Raw data:
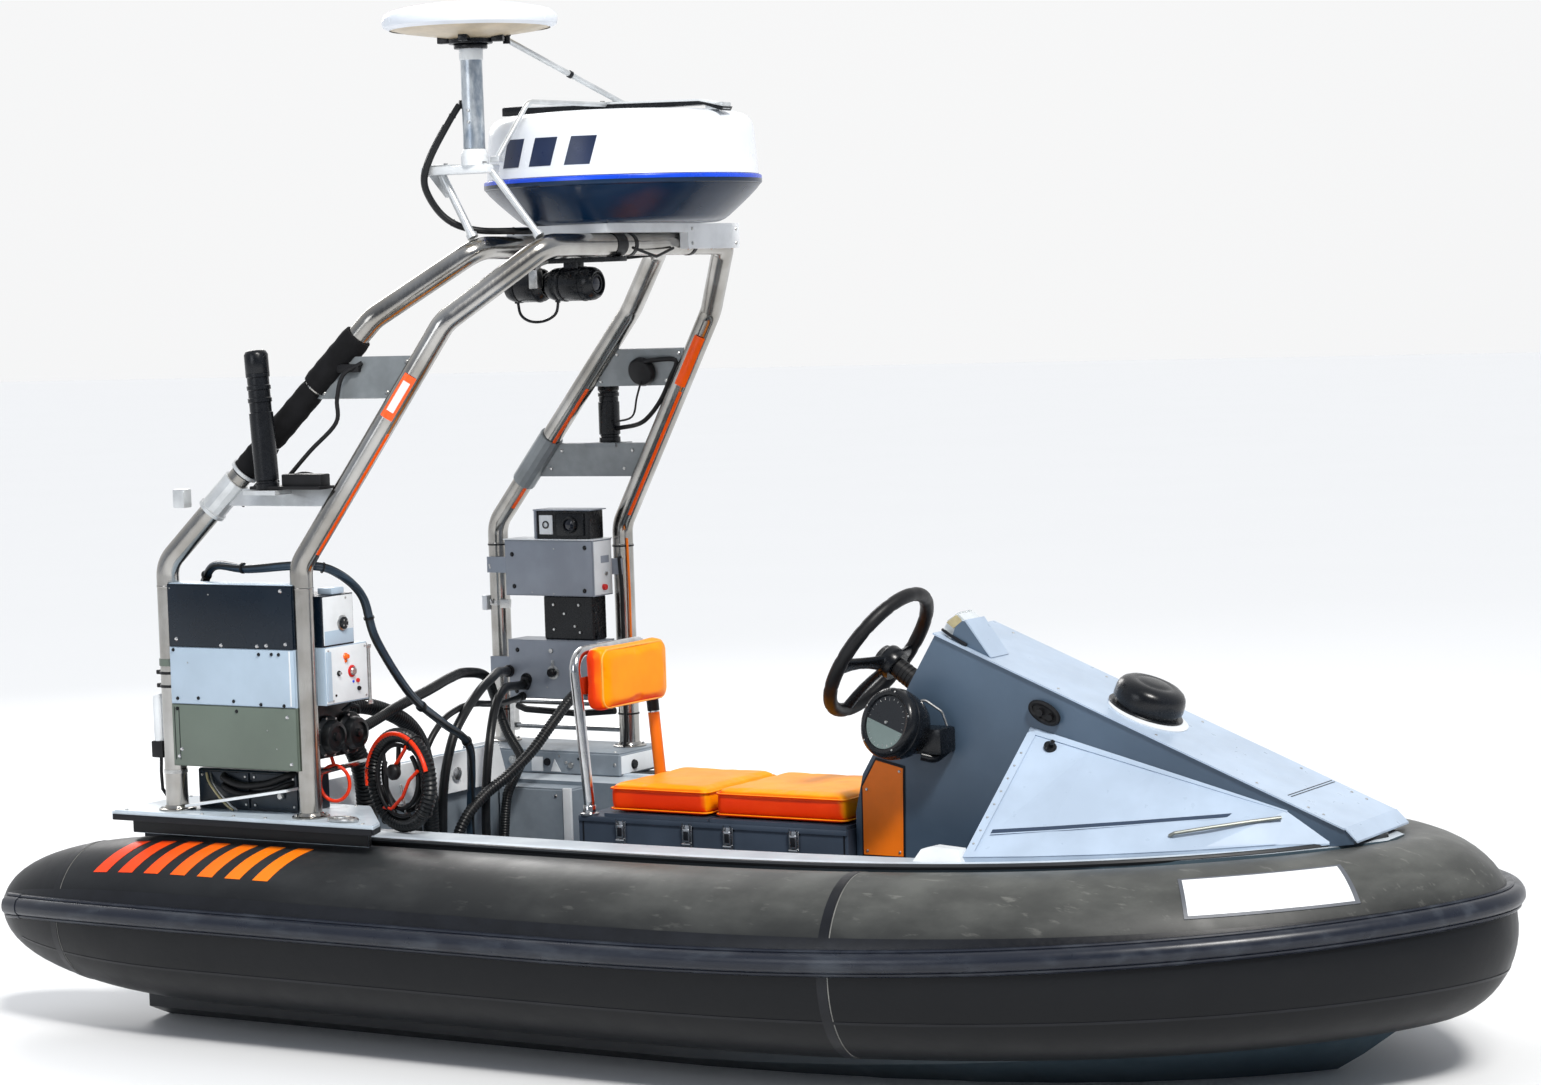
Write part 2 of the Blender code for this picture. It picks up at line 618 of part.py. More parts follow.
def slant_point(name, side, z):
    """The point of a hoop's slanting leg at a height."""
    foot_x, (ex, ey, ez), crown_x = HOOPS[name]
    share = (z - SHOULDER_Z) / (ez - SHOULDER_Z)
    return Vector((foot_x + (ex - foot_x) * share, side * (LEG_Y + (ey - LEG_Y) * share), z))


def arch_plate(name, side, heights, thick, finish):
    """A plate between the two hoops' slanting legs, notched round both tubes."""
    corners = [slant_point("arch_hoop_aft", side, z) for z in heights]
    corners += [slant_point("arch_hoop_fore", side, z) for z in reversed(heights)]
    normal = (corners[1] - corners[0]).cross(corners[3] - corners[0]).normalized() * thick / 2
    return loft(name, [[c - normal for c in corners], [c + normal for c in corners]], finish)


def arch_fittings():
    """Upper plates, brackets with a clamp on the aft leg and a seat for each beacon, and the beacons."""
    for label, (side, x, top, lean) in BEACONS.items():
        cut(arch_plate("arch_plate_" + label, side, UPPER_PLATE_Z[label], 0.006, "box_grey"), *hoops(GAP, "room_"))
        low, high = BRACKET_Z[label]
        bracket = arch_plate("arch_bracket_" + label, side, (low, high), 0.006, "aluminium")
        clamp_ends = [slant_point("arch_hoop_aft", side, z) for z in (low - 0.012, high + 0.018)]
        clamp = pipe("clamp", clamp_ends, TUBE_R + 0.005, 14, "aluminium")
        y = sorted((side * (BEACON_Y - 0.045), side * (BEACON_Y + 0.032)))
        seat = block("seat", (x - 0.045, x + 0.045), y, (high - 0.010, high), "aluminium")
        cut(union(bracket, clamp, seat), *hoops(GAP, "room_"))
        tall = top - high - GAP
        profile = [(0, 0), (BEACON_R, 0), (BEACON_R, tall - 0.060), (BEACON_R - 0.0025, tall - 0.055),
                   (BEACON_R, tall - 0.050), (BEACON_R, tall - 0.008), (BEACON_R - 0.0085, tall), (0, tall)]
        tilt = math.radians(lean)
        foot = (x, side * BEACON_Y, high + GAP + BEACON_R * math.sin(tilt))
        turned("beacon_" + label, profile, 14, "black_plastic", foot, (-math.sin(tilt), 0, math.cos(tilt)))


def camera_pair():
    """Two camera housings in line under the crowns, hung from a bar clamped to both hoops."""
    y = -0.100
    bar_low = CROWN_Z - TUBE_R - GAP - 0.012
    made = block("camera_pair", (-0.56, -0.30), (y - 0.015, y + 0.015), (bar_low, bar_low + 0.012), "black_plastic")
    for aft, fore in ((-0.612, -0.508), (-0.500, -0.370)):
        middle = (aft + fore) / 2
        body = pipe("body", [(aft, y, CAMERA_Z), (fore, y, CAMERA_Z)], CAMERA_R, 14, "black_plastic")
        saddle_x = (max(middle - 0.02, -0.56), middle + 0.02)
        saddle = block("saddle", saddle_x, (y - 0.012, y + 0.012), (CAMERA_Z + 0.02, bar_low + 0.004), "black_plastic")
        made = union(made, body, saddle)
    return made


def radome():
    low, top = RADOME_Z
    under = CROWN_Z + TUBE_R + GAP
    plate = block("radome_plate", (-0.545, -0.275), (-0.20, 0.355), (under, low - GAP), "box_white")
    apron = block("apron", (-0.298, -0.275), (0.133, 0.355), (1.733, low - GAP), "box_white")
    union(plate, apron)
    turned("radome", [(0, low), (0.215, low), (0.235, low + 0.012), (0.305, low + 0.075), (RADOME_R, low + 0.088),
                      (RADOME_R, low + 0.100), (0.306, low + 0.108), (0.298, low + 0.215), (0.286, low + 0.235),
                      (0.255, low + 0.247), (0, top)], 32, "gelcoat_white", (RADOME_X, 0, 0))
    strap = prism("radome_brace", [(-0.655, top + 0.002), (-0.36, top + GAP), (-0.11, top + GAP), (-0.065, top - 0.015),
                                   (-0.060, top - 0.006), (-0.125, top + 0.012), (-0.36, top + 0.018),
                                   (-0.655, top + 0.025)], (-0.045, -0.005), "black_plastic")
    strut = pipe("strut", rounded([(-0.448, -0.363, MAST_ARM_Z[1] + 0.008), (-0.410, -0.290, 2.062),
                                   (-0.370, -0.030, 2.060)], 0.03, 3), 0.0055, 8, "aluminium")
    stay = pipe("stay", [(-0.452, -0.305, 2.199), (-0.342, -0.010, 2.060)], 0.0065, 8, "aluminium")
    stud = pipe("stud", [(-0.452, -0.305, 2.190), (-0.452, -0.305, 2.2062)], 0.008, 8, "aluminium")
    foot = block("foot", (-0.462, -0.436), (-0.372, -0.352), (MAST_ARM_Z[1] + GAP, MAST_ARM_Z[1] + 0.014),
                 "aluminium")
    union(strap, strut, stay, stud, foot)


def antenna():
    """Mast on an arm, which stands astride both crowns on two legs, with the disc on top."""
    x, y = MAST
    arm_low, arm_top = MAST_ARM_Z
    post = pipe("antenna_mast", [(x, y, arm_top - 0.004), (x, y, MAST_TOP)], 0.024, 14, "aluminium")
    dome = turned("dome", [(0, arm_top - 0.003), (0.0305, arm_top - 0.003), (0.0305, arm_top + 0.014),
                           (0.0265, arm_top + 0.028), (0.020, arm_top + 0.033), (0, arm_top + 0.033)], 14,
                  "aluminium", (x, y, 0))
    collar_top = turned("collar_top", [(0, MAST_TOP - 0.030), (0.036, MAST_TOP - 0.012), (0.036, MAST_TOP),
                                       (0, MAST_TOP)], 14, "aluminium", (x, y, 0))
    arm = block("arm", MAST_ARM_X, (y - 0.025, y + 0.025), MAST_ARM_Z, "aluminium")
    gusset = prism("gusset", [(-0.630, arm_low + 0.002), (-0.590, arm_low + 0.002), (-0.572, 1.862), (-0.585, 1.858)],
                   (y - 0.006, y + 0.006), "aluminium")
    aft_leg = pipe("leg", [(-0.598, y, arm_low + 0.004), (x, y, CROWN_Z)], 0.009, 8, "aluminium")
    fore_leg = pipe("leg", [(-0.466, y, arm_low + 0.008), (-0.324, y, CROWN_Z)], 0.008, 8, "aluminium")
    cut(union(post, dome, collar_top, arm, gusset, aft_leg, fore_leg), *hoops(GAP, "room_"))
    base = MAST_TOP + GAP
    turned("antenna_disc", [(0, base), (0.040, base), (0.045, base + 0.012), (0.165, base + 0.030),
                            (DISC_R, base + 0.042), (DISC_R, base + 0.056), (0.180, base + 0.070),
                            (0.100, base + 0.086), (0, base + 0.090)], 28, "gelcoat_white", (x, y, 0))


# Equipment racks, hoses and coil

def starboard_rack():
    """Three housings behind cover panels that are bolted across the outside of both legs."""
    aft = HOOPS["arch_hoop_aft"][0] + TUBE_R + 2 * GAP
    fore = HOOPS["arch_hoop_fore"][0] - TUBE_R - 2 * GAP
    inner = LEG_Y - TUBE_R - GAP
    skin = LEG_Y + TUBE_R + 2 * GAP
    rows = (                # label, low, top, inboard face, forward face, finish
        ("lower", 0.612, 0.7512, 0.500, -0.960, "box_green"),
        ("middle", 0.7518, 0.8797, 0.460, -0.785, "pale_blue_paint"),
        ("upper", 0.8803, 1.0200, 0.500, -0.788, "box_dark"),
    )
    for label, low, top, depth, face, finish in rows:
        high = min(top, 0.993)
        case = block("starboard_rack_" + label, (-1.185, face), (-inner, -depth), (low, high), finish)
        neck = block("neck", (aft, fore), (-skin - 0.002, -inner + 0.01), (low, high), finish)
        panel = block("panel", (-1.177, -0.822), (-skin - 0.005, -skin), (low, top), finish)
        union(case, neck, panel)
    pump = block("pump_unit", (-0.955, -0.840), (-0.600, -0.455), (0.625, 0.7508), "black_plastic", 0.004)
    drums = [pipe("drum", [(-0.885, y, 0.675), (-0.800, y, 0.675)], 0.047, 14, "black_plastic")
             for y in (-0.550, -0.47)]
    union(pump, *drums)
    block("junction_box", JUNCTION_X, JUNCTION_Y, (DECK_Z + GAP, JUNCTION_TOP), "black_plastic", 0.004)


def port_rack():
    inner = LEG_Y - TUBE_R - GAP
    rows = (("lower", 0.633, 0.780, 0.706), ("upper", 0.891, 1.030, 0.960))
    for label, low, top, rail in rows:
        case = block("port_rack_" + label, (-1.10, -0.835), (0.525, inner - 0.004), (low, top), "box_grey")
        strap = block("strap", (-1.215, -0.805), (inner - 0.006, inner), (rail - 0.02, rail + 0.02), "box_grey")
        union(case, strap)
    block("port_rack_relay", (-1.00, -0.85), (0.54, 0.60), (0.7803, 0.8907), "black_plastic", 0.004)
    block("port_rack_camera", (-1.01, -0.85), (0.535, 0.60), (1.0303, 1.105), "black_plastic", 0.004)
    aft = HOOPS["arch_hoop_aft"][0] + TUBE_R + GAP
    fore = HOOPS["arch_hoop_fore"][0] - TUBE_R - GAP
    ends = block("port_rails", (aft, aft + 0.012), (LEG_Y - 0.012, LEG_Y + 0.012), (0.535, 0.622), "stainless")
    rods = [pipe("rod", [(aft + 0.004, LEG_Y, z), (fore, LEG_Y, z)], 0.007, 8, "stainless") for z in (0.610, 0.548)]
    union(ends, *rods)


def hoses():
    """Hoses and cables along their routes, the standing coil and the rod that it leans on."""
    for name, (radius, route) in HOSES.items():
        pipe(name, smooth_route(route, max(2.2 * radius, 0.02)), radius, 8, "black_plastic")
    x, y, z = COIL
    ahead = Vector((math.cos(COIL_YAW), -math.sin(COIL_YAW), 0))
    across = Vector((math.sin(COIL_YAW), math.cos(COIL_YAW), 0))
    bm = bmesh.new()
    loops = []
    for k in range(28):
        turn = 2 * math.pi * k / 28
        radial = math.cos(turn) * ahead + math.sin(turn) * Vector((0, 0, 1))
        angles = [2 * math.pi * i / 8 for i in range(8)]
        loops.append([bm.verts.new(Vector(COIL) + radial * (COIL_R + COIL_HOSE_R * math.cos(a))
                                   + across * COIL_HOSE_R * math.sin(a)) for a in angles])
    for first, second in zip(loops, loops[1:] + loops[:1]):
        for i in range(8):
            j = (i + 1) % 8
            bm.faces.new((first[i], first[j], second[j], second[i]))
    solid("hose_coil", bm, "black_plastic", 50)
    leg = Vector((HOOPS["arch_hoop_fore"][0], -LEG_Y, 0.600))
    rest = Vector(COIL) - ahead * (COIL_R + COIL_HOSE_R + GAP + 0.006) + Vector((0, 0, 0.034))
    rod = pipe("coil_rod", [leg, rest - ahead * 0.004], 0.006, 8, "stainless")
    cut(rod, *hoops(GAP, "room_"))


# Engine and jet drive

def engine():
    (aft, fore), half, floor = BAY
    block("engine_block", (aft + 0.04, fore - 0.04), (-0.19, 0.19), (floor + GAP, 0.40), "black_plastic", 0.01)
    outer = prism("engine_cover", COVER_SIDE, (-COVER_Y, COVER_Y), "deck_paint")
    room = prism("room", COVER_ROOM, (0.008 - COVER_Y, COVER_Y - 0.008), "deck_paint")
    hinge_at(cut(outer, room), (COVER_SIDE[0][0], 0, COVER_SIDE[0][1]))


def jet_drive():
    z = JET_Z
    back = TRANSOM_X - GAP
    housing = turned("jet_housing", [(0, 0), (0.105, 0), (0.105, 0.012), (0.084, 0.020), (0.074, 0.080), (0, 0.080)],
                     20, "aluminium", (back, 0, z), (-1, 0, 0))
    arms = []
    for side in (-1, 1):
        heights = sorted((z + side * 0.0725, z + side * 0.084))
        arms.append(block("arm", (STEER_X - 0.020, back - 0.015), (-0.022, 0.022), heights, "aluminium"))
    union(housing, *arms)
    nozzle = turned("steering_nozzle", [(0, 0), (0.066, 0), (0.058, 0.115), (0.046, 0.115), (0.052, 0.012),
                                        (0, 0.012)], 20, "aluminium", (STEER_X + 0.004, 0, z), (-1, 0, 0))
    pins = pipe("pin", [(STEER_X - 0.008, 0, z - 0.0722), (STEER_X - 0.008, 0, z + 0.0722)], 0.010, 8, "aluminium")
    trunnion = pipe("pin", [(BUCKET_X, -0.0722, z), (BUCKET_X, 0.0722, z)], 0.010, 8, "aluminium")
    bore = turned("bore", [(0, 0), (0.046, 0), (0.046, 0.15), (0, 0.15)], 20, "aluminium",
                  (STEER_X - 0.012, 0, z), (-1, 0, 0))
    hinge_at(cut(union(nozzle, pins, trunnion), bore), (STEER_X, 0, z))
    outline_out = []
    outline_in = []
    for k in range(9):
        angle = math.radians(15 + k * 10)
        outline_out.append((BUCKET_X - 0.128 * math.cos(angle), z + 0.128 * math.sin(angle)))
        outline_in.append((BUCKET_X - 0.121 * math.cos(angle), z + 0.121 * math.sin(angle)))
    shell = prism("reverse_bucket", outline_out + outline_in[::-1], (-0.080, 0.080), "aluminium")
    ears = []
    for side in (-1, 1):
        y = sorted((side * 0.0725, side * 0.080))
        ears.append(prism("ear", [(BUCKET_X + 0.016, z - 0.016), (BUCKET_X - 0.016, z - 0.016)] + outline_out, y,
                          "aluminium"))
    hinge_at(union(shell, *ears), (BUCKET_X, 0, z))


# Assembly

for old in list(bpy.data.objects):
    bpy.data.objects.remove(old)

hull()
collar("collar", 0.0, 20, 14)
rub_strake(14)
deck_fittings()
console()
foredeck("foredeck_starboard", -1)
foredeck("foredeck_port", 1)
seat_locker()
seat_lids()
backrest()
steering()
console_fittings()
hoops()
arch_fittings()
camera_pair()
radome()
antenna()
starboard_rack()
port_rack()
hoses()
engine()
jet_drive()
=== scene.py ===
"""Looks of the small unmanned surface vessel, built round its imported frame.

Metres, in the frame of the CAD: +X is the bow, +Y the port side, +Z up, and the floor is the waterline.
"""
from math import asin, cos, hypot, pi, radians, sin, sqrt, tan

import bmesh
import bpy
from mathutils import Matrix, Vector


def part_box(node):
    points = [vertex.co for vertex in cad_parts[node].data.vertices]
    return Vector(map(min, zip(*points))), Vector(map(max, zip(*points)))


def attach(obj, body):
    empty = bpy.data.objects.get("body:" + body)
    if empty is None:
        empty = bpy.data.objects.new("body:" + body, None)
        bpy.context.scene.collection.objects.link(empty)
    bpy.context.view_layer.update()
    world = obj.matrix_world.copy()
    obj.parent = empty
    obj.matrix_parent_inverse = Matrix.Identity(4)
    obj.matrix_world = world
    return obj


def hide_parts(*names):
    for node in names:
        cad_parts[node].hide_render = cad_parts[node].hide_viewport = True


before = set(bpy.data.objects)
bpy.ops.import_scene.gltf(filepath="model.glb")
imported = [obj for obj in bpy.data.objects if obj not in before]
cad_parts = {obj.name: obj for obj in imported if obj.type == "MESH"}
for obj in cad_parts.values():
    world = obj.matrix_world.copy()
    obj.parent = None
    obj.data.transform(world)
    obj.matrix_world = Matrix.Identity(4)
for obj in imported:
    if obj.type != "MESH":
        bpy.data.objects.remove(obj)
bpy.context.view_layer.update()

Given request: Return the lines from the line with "seat_locker()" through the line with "if empty is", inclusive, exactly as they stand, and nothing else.

The output:
seat_locker()
seat_lids()
backrest()
steering()
console_fittings()
hoops()
arch_fittings()
camera_pair()
radome()
antenna()
starboard_rack()
port_rack()
hoses()
engine()
jet_drive()
=== scene.py ===
"""Looks of the small unmanned surface vessel, built round its imported frame.

Metres, in the frame of the CAD: +X is the bow, +Y the port side, +Z up, and the floor is the waterline.
"""
from math import asin, cos, hypot, pi, radians, sin, sqrt, tan

import bmesh
import bpy
from mathutils import Matrix, Vector


def part_box(node):
    points = [vertex.co for vertex in cad_parts[node].data.vertices]
    return Vector(map(min, zip(*points))), Vector(map(max, zip(*points)))


def attach(obj, body):
    empty = bpy.data.objects.get("body:" + body)
    if empty is None:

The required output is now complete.